> **Instructions for the task**: From the records below, copy every line that contains the word "objects".
======
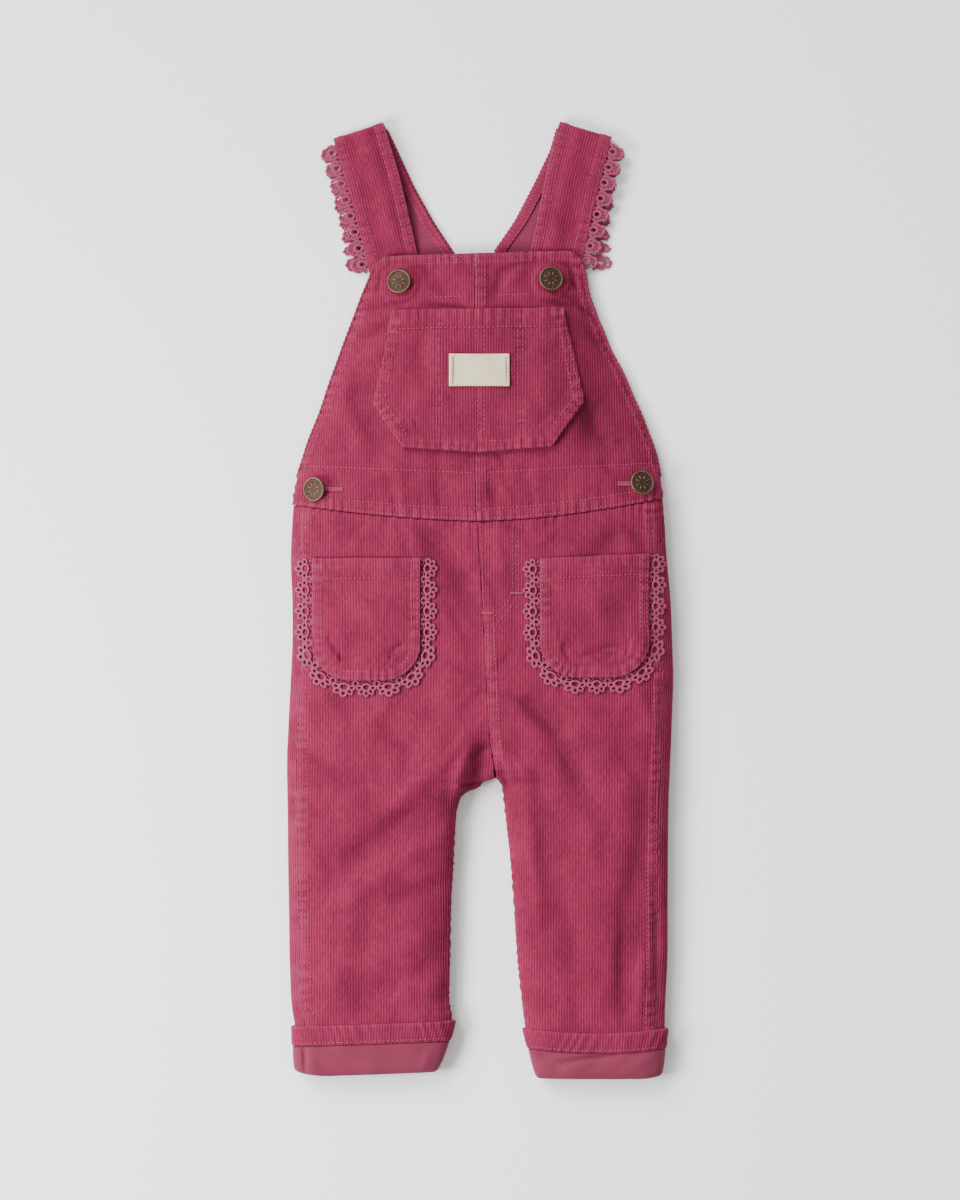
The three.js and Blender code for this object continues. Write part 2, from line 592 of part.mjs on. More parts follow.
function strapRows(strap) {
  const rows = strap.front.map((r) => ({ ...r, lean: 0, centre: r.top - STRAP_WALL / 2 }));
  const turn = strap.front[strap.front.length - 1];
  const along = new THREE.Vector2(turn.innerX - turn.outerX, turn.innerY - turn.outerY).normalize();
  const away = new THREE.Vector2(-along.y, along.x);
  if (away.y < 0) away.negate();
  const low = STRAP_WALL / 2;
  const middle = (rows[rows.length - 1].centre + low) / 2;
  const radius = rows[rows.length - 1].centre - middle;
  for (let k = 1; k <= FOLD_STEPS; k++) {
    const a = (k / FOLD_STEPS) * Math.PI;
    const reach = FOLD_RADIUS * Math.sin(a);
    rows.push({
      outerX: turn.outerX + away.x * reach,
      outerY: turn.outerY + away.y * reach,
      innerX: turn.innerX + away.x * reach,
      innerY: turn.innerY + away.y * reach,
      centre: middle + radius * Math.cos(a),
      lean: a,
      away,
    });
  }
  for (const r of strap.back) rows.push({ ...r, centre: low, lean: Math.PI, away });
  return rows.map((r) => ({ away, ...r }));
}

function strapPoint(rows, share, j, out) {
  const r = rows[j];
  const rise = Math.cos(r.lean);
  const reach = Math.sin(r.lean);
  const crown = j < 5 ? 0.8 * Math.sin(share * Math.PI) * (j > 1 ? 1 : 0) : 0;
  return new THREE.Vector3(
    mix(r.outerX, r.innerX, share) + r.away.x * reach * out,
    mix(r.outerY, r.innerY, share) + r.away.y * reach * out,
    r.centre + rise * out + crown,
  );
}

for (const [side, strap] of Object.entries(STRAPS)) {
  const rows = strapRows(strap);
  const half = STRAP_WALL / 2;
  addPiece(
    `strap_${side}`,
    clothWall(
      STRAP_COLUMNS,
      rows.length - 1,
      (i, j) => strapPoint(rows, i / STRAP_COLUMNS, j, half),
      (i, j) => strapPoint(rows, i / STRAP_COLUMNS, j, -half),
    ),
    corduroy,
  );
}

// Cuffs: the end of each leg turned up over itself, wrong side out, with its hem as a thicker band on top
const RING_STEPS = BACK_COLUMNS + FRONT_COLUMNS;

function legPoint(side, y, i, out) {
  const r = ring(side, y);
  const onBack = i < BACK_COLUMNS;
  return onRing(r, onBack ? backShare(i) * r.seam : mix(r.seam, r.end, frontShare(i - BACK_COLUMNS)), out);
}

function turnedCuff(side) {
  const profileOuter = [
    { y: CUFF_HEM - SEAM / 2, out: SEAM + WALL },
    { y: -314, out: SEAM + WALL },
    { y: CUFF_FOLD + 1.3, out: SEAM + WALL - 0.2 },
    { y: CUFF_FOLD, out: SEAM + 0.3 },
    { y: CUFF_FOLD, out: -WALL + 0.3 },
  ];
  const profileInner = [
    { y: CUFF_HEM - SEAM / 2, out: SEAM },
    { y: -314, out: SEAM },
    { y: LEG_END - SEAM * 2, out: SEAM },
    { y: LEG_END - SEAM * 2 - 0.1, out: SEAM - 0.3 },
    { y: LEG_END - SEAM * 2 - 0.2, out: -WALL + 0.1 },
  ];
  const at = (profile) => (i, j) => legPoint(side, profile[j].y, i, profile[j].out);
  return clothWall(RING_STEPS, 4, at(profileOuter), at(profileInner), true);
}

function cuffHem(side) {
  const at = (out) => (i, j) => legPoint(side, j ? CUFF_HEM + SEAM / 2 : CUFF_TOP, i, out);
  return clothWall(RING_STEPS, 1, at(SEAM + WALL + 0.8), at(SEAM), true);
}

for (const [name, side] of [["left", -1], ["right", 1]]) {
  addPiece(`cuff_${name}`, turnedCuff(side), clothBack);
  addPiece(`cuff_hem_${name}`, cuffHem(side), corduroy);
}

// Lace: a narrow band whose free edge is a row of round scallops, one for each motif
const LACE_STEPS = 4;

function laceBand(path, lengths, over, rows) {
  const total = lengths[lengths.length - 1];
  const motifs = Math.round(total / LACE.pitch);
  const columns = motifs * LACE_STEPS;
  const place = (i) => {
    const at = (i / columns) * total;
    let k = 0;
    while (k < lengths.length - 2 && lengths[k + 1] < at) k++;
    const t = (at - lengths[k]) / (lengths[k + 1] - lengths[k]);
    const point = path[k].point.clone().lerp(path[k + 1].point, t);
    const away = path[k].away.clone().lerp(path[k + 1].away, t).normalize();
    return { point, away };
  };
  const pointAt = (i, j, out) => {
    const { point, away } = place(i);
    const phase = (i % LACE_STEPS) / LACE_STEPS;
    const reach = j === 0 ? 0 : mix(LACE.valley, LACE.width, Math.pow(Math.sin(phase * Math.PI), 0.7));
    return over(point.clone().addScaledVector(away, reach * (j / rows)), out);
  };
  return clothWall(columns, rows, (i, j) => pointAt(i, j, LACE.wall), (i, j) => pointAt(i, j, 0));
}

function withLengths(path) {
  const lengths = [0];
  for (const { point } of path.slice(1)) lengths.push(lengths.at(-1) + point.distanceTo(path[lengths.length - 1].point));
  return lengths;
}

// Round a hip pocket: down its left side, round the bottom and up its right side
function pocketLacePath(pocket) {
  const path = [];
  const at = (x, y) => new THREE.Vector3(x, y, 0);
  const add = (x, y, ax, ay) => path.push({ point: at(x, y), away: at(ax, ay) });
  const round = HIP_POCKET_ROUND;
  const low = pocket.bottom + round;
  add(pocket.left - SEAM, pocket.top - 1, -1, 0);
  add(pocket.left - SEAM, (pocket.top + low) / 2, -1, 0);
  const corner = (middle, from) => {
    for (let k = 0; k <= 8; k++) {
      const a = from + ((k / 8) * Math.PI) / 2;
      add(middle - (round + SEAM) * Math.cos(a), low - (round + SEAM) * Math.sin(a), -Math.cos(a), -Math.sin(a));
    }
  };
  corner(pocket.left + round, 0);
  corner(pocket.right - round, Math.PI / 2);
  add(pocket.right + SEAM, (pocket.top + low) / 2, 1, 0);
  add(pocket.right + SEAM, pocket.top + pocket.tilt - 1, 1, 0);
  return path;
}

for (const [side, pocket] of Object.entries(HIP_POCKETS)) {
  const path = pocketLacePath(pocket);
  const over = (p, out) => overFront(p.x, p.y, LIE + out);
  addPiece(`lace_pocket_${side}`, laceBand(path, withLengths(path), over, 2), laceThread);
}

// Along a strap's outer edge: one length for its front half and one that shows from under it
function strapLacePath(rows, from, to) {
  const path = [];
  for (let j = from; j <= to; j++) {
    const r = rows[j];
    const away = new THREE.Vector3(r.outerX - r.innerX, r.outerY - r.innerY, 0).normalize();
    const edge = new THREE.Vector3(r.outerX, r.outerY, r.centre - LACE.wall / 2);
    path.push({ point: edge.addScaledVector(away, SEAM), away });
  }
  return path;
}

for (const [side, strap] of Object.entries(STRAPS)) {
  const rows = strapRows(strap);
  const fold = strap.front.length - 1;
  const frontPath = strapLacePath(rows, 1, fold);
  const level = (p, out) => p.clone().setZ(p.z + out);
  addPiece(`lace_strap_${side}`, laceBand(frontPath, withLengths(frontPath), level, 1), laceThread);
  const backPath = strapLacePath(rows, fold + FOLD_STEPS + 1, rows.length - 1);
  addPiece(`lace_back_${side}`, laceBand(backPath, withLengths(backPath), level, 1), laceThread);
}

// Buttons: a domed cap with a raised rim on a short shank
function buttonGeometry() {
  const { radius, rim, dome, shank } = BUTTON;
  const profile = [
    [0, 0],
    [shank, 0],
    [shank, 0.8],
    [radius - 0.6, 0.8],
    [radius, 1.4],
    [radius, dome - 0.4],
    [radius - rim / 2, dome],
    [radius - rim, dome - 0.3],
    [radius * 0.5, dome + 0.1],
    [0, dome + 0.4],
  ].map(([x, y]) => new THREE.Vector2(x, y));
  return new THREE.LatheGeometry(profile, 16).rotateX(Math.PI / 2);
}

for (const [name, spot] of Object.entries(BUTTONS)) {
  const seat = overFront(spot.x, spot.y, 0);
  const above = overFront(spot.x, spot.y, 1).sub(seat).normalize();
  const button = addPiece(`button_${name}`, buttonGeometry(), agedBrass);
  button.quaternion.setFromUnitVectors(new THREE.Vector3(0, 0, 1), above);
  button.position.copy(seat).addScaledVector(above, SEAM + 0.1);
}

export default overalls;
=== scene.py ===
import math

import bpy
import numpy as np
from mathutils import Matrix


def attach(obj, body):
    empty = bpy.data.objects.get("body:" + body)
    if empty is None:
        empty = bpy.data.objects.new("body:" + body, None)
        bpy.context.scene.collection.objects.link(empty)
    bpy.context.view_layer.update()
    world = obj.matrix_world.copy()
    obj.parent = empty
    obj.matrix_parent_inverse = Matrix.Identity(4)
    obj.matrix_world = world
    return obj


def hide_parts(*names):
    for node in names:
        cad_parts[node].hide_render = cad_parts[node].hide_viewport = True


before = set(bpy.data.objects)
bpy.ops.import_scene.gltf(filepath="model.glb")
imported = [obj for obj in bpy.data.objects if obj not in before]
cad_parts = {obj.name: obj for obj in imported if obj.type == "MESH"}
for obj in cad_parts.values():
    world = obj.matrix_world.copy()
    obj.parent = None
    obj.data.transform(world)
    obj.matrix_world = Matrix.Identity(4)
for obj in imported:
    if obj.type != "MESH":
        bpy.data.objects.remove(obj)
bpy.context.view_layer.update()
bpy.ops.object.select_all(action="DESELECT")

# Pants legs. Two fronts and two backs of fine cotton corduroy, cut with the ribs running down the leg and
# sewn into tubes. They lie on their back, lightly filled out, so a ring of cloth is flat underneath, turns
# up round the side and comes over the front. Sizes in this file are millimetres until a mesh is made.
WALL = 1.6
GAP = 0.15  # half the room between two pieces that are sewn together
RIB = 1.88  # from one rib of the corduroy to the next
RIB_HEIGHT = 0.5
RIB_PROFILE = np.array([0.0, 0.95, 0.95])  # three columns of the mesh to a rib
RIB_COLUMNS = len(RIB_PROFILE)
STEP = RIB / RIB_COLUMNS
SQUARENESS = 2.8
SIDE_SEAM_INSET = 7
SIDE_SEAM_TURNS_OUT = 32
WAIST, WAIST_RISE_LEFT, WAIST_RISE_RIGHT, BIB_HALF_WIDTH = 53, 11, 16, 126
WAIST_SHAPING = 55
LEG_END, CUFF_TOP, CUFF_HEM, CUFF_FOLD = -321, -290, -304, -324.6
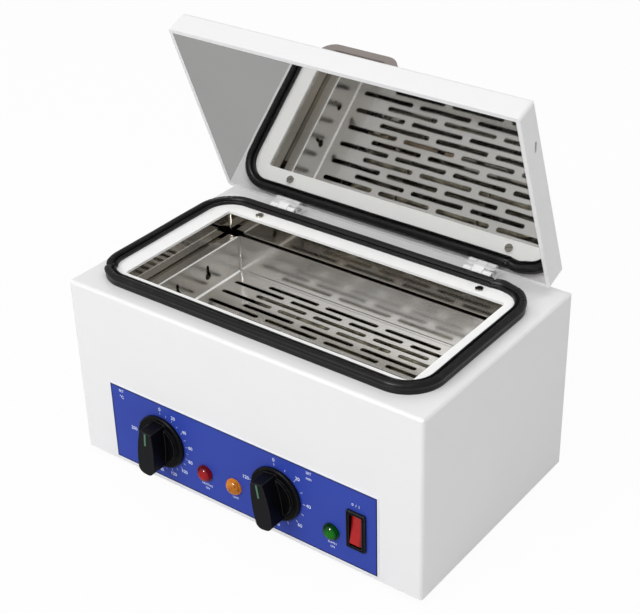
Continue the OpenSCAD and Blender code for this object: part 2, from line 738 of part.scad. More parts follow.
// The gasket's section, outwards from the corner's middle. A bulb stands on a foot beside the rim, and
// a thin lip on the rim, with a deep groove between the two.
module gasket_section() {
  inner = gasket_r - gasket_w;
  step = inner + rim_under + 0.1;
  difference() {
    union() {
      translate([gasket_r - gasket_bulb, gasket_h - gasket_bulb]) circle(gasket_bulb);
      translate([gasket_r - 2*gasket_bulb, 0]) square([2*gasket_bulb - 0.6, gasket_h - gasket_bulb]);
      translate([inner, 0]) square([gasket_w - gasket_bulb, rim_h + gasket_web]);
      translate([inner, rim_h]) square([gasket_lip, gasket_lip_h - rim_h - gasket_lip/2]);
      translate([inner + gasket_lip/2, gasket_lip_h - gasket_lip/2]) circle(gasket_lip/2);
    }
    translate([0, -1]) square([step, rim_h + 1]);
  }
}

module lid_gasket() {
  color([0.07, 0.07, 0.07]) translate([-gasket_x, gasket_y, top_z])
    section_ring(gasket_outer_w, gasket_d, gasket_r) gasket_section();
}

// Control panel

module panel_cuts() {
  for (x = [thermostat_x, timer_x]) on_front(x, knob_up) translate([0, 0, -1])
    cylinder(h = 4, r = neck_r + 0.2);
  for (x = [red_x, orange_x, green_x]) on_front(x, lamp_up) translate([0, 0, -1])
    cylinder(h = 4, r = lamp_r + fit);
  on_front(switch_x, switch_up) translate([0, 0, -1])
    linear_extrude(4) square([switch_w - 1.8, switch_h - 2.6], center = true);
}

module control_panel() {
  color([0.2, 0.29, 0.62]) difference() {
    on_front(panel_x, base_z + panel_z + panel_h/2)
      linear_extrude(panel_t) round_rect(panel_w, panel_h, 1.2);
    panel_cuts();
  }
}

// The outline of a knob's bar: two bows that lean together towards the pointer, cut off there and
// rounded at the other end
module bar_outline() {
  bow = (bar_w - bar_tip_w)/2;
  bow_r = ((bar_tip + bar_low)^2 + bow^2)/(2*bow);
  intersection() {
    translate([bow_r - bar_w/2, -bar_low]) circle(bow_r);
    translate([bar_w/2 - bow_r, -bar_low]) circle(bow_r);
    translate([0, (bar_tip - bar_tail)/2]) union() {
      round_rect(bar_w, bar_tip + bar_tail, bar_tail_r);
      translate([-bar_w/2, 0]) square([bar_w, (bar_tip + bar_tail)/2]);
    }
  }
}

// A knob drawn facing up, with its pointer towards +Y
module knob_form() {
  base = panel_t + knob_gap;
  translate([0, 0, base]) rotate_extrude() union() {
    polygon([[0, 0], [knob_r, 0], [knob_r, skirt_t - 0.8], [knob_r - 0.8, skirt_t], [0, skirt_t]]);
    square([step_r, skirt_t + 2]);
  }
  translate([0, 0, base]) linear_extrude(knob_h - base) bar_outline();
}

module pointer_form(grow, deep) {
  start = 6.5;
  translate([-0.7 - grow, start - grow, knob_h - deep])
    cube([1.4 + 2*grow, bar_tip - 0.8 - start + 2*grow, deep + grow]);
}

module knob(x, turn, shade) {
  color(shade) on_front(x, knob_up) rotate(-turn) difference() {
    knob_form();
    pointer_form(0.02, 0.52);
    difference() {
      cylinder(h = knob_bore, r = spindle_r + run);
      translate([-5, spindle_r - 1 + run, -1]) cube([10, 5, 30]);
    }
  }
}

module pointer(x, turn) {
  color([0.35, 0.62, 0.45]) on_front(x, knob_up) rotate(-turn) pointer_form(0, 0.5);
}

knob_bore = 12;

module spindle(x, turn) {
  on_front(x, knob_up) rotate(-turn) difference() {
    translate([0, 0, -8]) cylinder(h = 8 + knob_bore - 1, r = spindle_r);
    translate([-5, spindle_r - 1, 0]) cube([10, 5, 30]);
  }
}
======
> **Output of the task**:
    empty = bpy.data.objects.get("body:" + body)
        empty = bpy.data.objects.new("body:" + body, None)
        bpy.context.scene.collection.objects.link(empty)
before = set(bpy.data.objects)
imported = [obj for obj in bpy.data.objects if obj not in before]
        bpy.data.objects.remove(obj)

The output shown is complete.